Aux États-Unis, un débat similaire a lieu à propos de la section 230 permettant aux plateformes de se dédouaner de responsabilité pour le contenu qu’ils hébergent. Celle-ci pourrait être abrogée ou remodelée tant le besoin d’une restructuration des Big Tech est pressant. Cette urgence est vue également à travers les poursuites antitrust qui se sont abattues récemment contre Google et Facebook.
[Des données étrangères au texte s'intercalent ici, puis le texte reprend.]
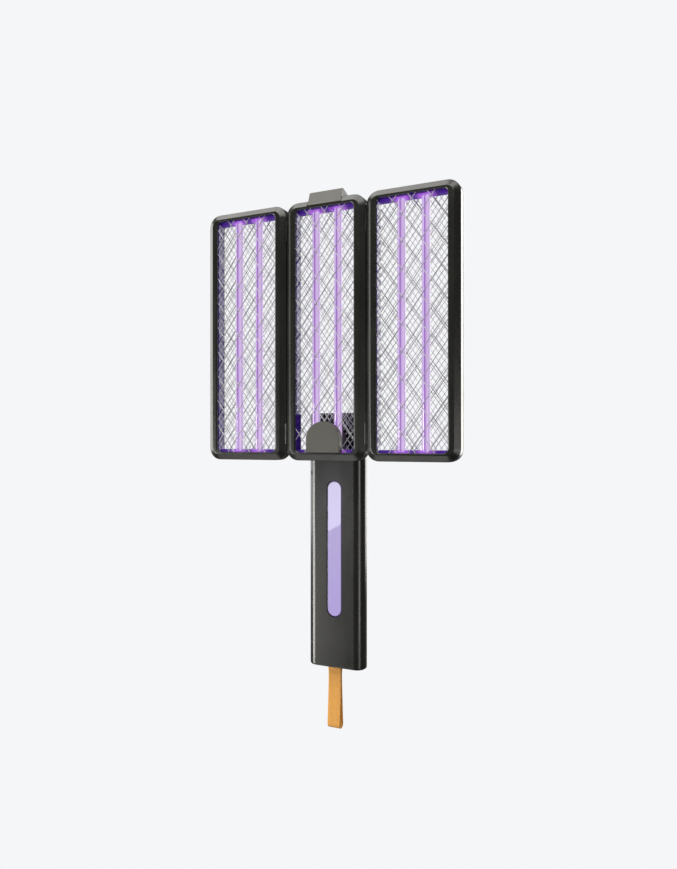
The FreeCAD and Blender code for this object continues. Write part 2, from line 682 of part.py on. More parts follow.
def top_catch():
    """A sprung catch: an arm that leans back and ends in a beak towards the back."""
    body = head_body("top_catch")
    half = f"({d['catch_width']}/2)"
    top = HIGH
    profile = [("0.7", f"{top}-4.2"), ("4.9", f"{top}+7.5"), ("6.2", f"{top}+7.8"),
               ("16.5", f"{top}+4.9"), ("16.2", f"{top}+4.2"), ("8.8", f"{top}+2.4"),
               ("7.2", f"{top}+1.0"), ("5.4", f"{top}-3.3"), ("4.2", f"{top}-4.4"),
               ("1.4", f"{top}-4.7")]
    arm = pad(body, "YZ", f"-{half}", half, (outline, (profile,)))
    edge = size(half)
    fillet(body, arm, "0.9", lambda e: abs(abs(e.CenterOfMass.x) - edge) < 1e-6
           and e.BoundBox.XLength < 1e-6 and e.BoundBox.ZMin > size(top) + 4.8)
    pin = (d["catch_pin_y"], f"{top}-{d['catch_pin_drop']}")
    pocket(body, "YZ", f"-{half}", half,
           (circle, (*pin, f"{d['catch_pin_radius']}+{d['running']}")))
    room = d["spring_room"]
    pocket(body, "YZ", "-3", "3", (circle, (*pin, room)))
    pocket(body, "YZ", "-3", "3", (rectangle, (pin[0], "9", f"{pin[1]}-{room}", f"{pin[1]}+{room}")))


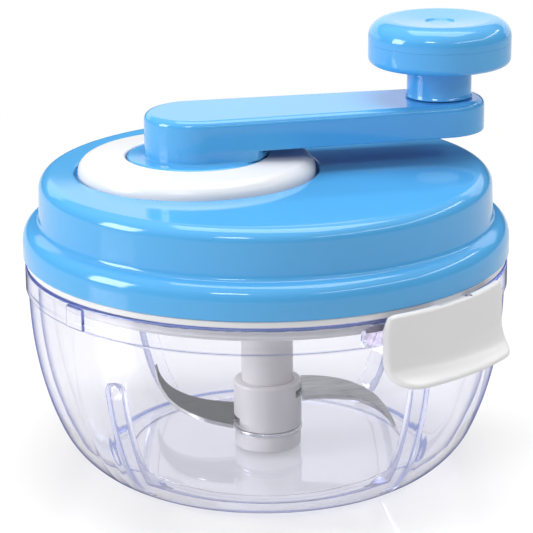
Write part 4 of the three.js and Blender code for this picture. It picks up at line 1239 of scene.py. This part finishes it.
def white_world():
    """A world that is white for the camera and dimmer for the rays that light the pieces."""
    world = bpy.data.worlds.new("Studio")
    world.use_nodes = True
    world.node_tree.nodes.clear()
    n = Nodes(world.node_tree)
    ray = n.add("ShaderNodeLightPath").outputs
    seen = n.math("MAXIMUM", ray["Is Camera Ray"], ray["Is Transmission Ray"])
    rise = n.add("ShaderNodeSeparateXYZ", Vector=n.place("Generated")).outputs["Z"]
    lit = n.blend(ray["Is Glossy Ray"], 0.4, n.ramp("LINEAR", rise, 0.3, 0.8, 0.05, 0.7))
    n.output("World", Surface=n.shader("Background", Color=WHITE, Strength=n.blend(seen, lit, 1.0)))
    return world


def studio_camera(s):
    camera = bpy.data.cameras.new("camera")
    camera.sensor_width, camera.lens = SENSOR_WIDTH, s.lens
    camera.clip_start, camera.clip_end = 0.01, 20
    eye = bpy.data.objects.new("camera", camera)
    back = Vector((0, -math.cos(s.elevation), math.sin(s.elevation)))
    eye.location = Vector((AIM_X, 0, s.aim * MM)) + back * (s.distance * MM)
    eye.rotation_mode = "QUATERNION"
    look = (-back).to_track_quat("-Z", "Y")
    eye.rotation_quaternion = look @ Quaternion((0, 0, 1), s.roll)
    bpy.context.scene.collection.objects.link(eye)
    return eye


class CHOPPER_OT_studio(bpy.types.Operator):
    """Sets up the floor, the world, the lamps and the camera"""

    bl_idname = "chopper.studio"
    bl_label = "Studio"

    def execute(self, context):
        scene = context.scene
        bm = bmesh.new()
        bmesh.ops.create_grid(bm, x_segments=8, y_segments=8, size=FLOOR_HALF_SIZE)
        floor = link("floor", bm)
        floor.data.materials.append(studio_floor())
        scene.world = white_world()
        for lamp in LAMPS:
            area_light(*lamp)
        scene.camera = studio_camera(measures("studio"))
        scene.view_settings.view_transform = "Standard"
        return {"FINISHED"}


# Add-on


class CHOPPER_PT_pieces(bpy.types.Panel):
    """Lists the chopper's pieces"""

    bl_idname = "CHOPPER_PT_pieces"
    bl_label = "Food chopper"
    bl_space_type = "VIEW_3D"
    bl_region_type = "UI"
    bl_category = "Chopper"

    def draw(self, context):
        column = self.layout.column()
        for operator in OPERATORS:
            column.operator(operator.bl_idname)


SETTINGS = {
    "bowl": BowlSizes,
    "blade": BladeSizes,
    "lid": LidSizes,
    "crank": CrankSizes,
    "knob": KnobSizes,
    "latch": LatchSizes,
    "colours": FinishColours,
    "studio": StudioSizes,
}
OPERATORS = (
    CHOPPER_OT_bowl,
    CHOPPER_OT_blades,
    CHOPPER_OT_post,
    CHOPPER_OT_lid_plate,
    CHOPPER_OT_cover,
    CHOPPER_OT_ring,
    CHOPPER_OT_gears,
    CHOPPER_OT_crank,
    CHOPPER_OT_knob,
    CHOPPER_OT_latches,
    CHOPPER_OT_studio,
)


def register():
    for cls in (*SETTINGS.values(), *OPERATORS, CHOPPER_PT_pieces):
        bpy.utils.register_class(cls)
    for name, cls in SETTINGS.items():
        setattr(bpy.types.Scene, PREFIX + name, PointerProperty(type=cls))


def unregister():
    for name in SETTINGS:
        delattr(bpy.types.Scene, PREFIX + name)
    for cls in (CHOPPER_PT_pieces, *OPERATORS[::-1], *SETTINGS.values()):
        bpy.utils.unregister_class(cls)


def main():
    register()
    bpy.ops.chopper.bowl()
    bpy.ops.chopper.blades()
    bpy.ops.chopper.post()
    bpy.ops.chopper.lid_plate()
    bpy.ops.chopper.cover()
    bpy.ops.chopper.ring()
    bpy.ops.chopper.gears()
    bpy.ops.chopper.crank()
    bpy.ops.chopper.knob()
    bpy.ops.chopper.latches()
    bpy.ops.chopper.studio()


if __name__ == "__main__":
    main()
Elles font échos à l’ouverture récente d’une enquête contre le géant Amazon par la Commission Européenne qui l’accuse d’avoir enfreint les règles de la concurrence et abusé de sa position dominante.
D’autre part, les lobbies pointent, eux, le risque d’une fracture de l’Internet, qui pourrait voir se former des zones spatiales aux règles différentes. C’est le cas par exemple de l’Internet Society, une association américaine qui défend Internet en tant qu’outil serviteur du bien. Selon l’association, et comme le rapporte le Wall Street Journal, cette nouvelle législation pourrait ouvrir le pas à l’idée d’un Internet à la carte, modelé selon les visions politiques, et découpé en zones géographiques et législatives. “Internet ne mourra pas d’une seule coupe. Il mourra de 1 000 coupes”, a déclaré le directeur d’Internet Society, Konstantinos Komaitis.
Qu’importent les critiques et saluts externes, les deux propositions de loi vont maintenant devoir passer les étapes du Parlement et du Conseil afin de devenir règles à part entière. Chaque projet de loi doit être approuvé à la fois par le Conseil européen, représentant les 27 gouvernements nationaux de l’UE, et par le Parlement européen, directement élu. Une des questions les plus vite posées pendant la conférence de presse fut “quand prévoyez-vous que les deux textes prennent effet ?”.
Grande question, compte tenu du parcours législatif des textes dans l’Union Européenne. Ils prendront au moins 1 an et demi afin d’être adoptés par le Conseil et le Parlement, puis 6 mois pour être mis en application. Deux ans sont encore une estimation ambitieuse, compte tenu du précédent grand règlement de ce genre, le RGPD, qui avait demandé quatre ans de débats.